Quant au Tibet et à la Mongolie, il est difficile de savoir jusqu’à quel point avait été poussé le travail d’annexion à la Russie avant la guerre de 1904, puisque le mystère des couvents bouddhistes permet aux diplomates de cacher leurs agissements. On sait seulement que le palais du Dalaï-lama, si soigneusement interdit aux voyageurs ordinaires et même à des hommes de la valeur intellectuelle et de la notoriété d’un Sven Hedin, s’ouvre, ou du moins s’ouvrait facilement à tel moine obscur, fidèle sujet du tsar blanc, et on sait que des cadeaux s’échangeaient entre les deux souverains, accompagnés de papiers importants où se règle le destin des peuples d’Asie centrale, en dehors de leur volonté.

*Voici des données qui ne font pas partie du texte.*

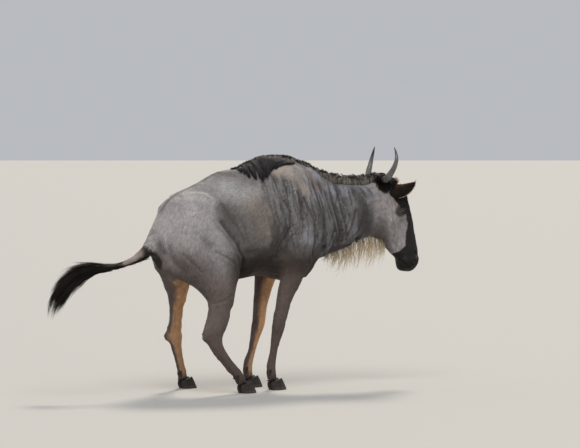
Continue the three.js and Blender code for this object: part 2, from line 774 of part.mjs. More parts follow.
// The beard hangs from the throat: [x, y, throat, tips].
const BEARD = [
  [560, -8, 720, 636],
  [612, -14, 765, 588],
  [680, -23, 800, 568],
  [750, -34, 815, 576],
  [820, -43, 822, 586],
  [880, -50, 800, 592],
  [926, -56, 765, 618],
];

// The fringe falls to the right from the ridge of the withers: [x, z] of its outline as seen from the side.
const FRINGE_RIDGE = 1300;
const FRINGE_EDGE = [
  [-30, 1160],
  [-4, 1130],
  [16, 1100],
  [39, 1092],
  [72, 1078],
  [100, 1078],
  [122, 1110],
  [152, 1136],
  [200, 1156],
  [249, 1174],
  [330, 1184],
  [392, 1186],
];
const FRINGE_DEPTH = 18;
const fringeDepth = (x) => {
  const { smoothstep } = THREE.MathUtils;
  return FRINGE_DEPTH * smoothstep(x, -120, 60) * (1 - 0.35 * smoothstep(x, 330, 400));
};

// The brush of the tail: [x, z, half thickness, half height] along its droop.
const BRUSH = [
  [-700, 664, 15, 13],
  [-775, 652, 24, 26],
  [-850, 648, 32, 48],
  [-936, 626, 38, 70],
  [-1018, 576, 38, 78],
  [-1070, 506, 32, 64],
  [-1098, 444, 22, 40],
  [-1112, 390, 5, 9],
];
const BRUSH_SIDE = 20;

function buildHair() {
  const crest = curtain(CREST.map(([x, y, z]) => [x, y, z, z - CREST_ROOT, 6, 13]));
  const clear = (solid, parts) => parts.reduce((s, part) => s.subtract(flesh(part, HAIR_GAP)), solid);
  add("mane_neck", clear(crest, ["neck", "trunk"]).simplify(TRIM_ERROR), BLACK_HAIR);
  const beard = curtain(BEARD.map(([x, y, high, low]) => [x, y, high, low, 13, 4]));
  add("beard", clear(beard, ["neck", "head"]).simplify(TRIM_ERROR), PALE_BEARD);
  const ridge = [FRINGE_EDGE.at(-1), FRINGE_EDGE[0]].map(([x]) => [x, FRINGE_RIDGE]);
  const outline = [...ridge, ...FRINGE_EDGE].map(([x, z]) => new THREE.Vector2(x, z));
  const block = new THREE.ExtrudeGeometry(new THREE.Shape(outline), { depth: 300, bevelEnabled: false });
  const haired = skinned((p) => body(p) - fringeDepth(p.x), ...GRIDS.trunk).simplify(FACET_ERROR);
  const fringe = haired.intersect(solidOf(block.rotateX(Math.PI / 2).translate(0, 22, 0)));
  const skinClear = flesh("trunk", HAIR_GAP).add(flesh("trunk").translate(0, -GAP, GAP));
  add("mane_withers", fringe.subtract(skinClear).simplify(TRIM_ERROR), BLACK_HAIR);
  const route = new THREE.CatmullRomCurve3(BRUSH.map(([x, z]) => V(x, BRUSH_SIDE, z)));
  const rings = BRUSH.map(([x, z, wide, high], i) => {
    const along = route.getTangent(i / (BRUSH.length - 1));
    const up = V(0, 0, 0).crossVectors(along, V(0, 1, 0));
    return Array.from({ length: 10 }, (_, k) => {
      const angle = (k / 10) * 2 * Math.PI;
      return V(x, BRUSH_SIDE + Math.cos(angle) * wide, z).addScaledVector(up, Math.sin(angle) * high);
    });
  });
  add("tail_brush", clear(loft(rings), ["tail_dock"]).simplify(TRIM_ERROR), BLACK_HAIR);
}

buildBody();
for (const [sideName, side] of [["right", RIGHT], ["left", LEFT]])
  for (const kind of ["fore", "hind"]) buildLeg(kind, sideName, side);
buildHead();
buildHair();

// The frame's origin is the middle of the part's box, on the ground.
const reach = new THREE.Box3().setFromObject(animal);
const middle = reach.getCenter(V(0, 0, 0));
for (const mesh of animal.children) mesh.geometry.translate(-middle.x, -middle.y, -reach.min.z);

export default animal;
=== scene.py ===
"""A white-bearded wildebeest as a life-size still model: skin, coat, hair, eyes, horns and hooves.

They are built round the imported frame. Lengths are millimetres in the animal's working axes until place()
turns them into the frame's metres: +X to the head, +Y to the animal's left, +Z up, with the origin on the
ground under the middle of the back.
"""
import math

import bmesh
import bpy
import numpy as np
from mathutils import Matrix, Vector
from mathutils.bvhtree import BVHTree


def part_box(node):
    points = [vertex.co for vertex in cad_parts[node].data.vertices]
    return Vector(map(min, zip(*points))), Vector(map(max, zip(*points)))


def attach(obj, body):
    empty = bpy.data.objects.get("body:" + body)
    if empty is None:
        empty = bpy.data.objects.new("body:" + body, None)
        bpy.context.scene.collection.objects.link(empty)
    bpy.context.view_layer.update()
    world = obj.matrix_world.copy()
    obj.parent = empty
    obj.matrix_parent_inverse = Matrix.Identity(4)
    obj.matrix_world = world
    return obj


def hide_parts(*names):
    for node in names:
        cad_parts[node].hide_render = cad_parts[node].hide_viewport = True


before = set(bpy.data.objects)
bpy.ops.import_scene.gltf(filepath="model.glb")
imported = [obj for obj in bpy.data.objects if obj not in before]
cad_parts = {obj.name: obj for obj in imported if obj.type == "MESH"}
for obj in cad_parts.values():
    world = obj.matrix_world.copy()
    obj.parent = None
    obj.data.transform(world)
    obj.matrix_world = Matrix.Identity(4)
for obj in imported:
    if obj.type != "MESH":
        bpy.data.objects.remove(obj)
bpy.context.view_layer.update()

MM = 0.001
SEED = 7

# The head's own axes, as in the solids: origin at the poll, +X out of the forehead, -Z down the face
POLL = np.array([915.0, -48.0, 1096.0])
HEAD_TURN = math.radians(-13)
HEAD_TILT = math.radians(16)
HEAD_LENGTH = 512
EYE_RADIUS = 20
EYE_SEAT = (44, 62, -0.385 * HEAD_LENGTH)
RIGHT = -1
LEFT = 1
SIDES = {"right": RIGHT, "left": LEFT}

HEAD_AXES = np.array(Matrix.Rotation(HEAD_TURN, 3, "Z") @ Matrix.Rotation(-HEAD_TILT, 3, "Y"))


def from_head(points):
    """Places given in the head's own axes, in the animal's."""
    return np.asarray(points, float) @ HEAD_AXES.T + POLL


def to_head(points):
    return (np.asarray(points, float) - POLL) @ HEAD_AXES


def middle_of(node):
    low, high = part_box(node)
    return np.array((low + high) / 2) / MM


# The frame's origin is the middle of the part's box: the near eye tells where the working origin lies
ORIGIN = from_head([EYE_SEAT[0], RIGHT * EYE_SEAT[1], EYE_SEAT[2]]) - middle_of("eye_right")


def place(points):
    """Working millimetres as metres in the frame."""
    return (np.asarray(points, float) - ORIGIN) * MM


def unplace(points):
    return np.asarray(points, float) / MM + ORIGIN


# The photo's camera
PHOTO_SIZE = (580, 448)
FOCAL_PIXELS = 3827.0
HORIZON_ROW = 103.0
ORIGIN_COLUMN = 235.0
CAMERA_YAW = math.radians(35)
CAMERA_DISTANCE = 20000.0
CAMERA_HEIGHT = 1500.0
SENSOR_MM = 36.0

VIEW_RIGHT = np.array([math.cos(CAMERA_YAW), -math.sin(CAMERA_YAW), 0.0])
VIEW_AHEAD = np.array([math.sin(CAMERA_YAW), math.cos(CAMERA_YAW), 0.0])
CAMERA_PITCH = math.atan((PHOTO_SIZE[1] / 2 - HORIZON_ROW) / FOCAL_PIXELS)
LOOK = VIEW_AHEAD * math.cos(CAMERA_PITCH) - np.array([0, 0, math.sin(CAMERA_PITCH)])
LOOK_UP = np.cross(VIEW_RIGHT, LOOK)
SIDESTEP = (PHOTO_SIZE[0] / 2 - ORIGIN_COLUMN) * CAMERA_DISTANCE / FOCAL_PIXELS
CAMERA_AT = -CAMERA_DISTANCE * VIEW_AHEAD + SIDESTEP * VIEW_RIGHT + np.array([0, 0, CAMERA_HEIGHT])


def sight(pixel):
    """The direction in which the camera sees a pixel of the photo."""
    across = (pixel[0] - PHOTO_SIZE[0] / 2) / FOCAL_PIXELS
    down = (pixel[1] - PHOTO_SIZE[1] / 2) / FOCAL_PIXELS
    return LOOK + across * VIEW_RIGHT - down * LOOK_UP


def make_camera():
    data = bpy.data.cameras.new("camera")
    data.lens = FOCAL_PIXELS / PHOTO_SIZE[0] * SENSOR_MM
    data.sensor_width = SENSOR_MM
    data.clip_end = 100
    camera = bpy.data.objects.new("camera", data)
    camera.location = place(CAMERA_AT)
    turn = np.column_stack([VIEW_RIGHT, LOOK_UP, -LOOK])
    camera.rotation_euler = Matrix(turn.tolist()).to_euler()
    bpy.context.scene.collection.objects.link(camera)
    bpy.context.scene.camera = camera


def make_sun(name, toward, strength, spread, colour):
    """A soft light so far off that floor and animal get it evenly; toward points at where it comes from."""
    data = bpy.data.lights.new(name, "SUN")
    data.energy = strength
    data.angle = math.radians(spread)
    data.color = colour
    light = bpy.data.objects.new(name, data)
    light.location = toward
    light.rotation_euler = (-Vector(toward)).to_track_quat("-Z", "Y").to_euler()
    bpy.context.scene.collection.objects.link(light)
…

En Mongolie, mêmes allées et venues des pieux émissaires dans les grandes bonzeries qui gouvernent les tribus nomades, car les Mongols ne sont plus la terrible nation des gens de guerre, qui, saisis de la folie des aventures, descendaient en déluges irrésistibles sur la Chine ou sur l’Europe. De modernes évaluations, qu’il est impossible de ne pas croire exagérées, nous disent que la population mongole serait en majorité composée de lama : dans les régions orientales, les parents consacreraient deux enfants sur trois à la prêtrise[2]. Le gouvernement chinois aurait grand intérêt à voir décroître la natalité d’année en année chez ces Mongols redoutés qui mirent si souvent l’empire en danger. De leur côté les conquérants russes peuvent marcher de l’avant, sans avoir à s’inquiéter de cette tourbe d’assouvis, occupée seulement de son salut spirituel et des moyens de l’atteindre, prières, génuflexions, balancements de la tête et des membres. On le voit, les Occidentaux, représentés spécialement par les Russes, n’ont plus à craindre maintenant, comme leurs ancêtres slaves ou sarmates, une invasion des Huns : ce ne sont plus les Mongols qui débordent sur l’Europe. Bien au contraire, ce sont les Européens qui débordent sur tout l’Extrême Orient, les uns Anglais, Allemands, Français, dans les ports du littoral, les

  1. Holderer, Bulletin de la Société de Géographie, 2e trimestre 1899, p. 203.
  2. Marcel Monnier, Le tour d’Asie, l’Empire du Milieu, p. 126.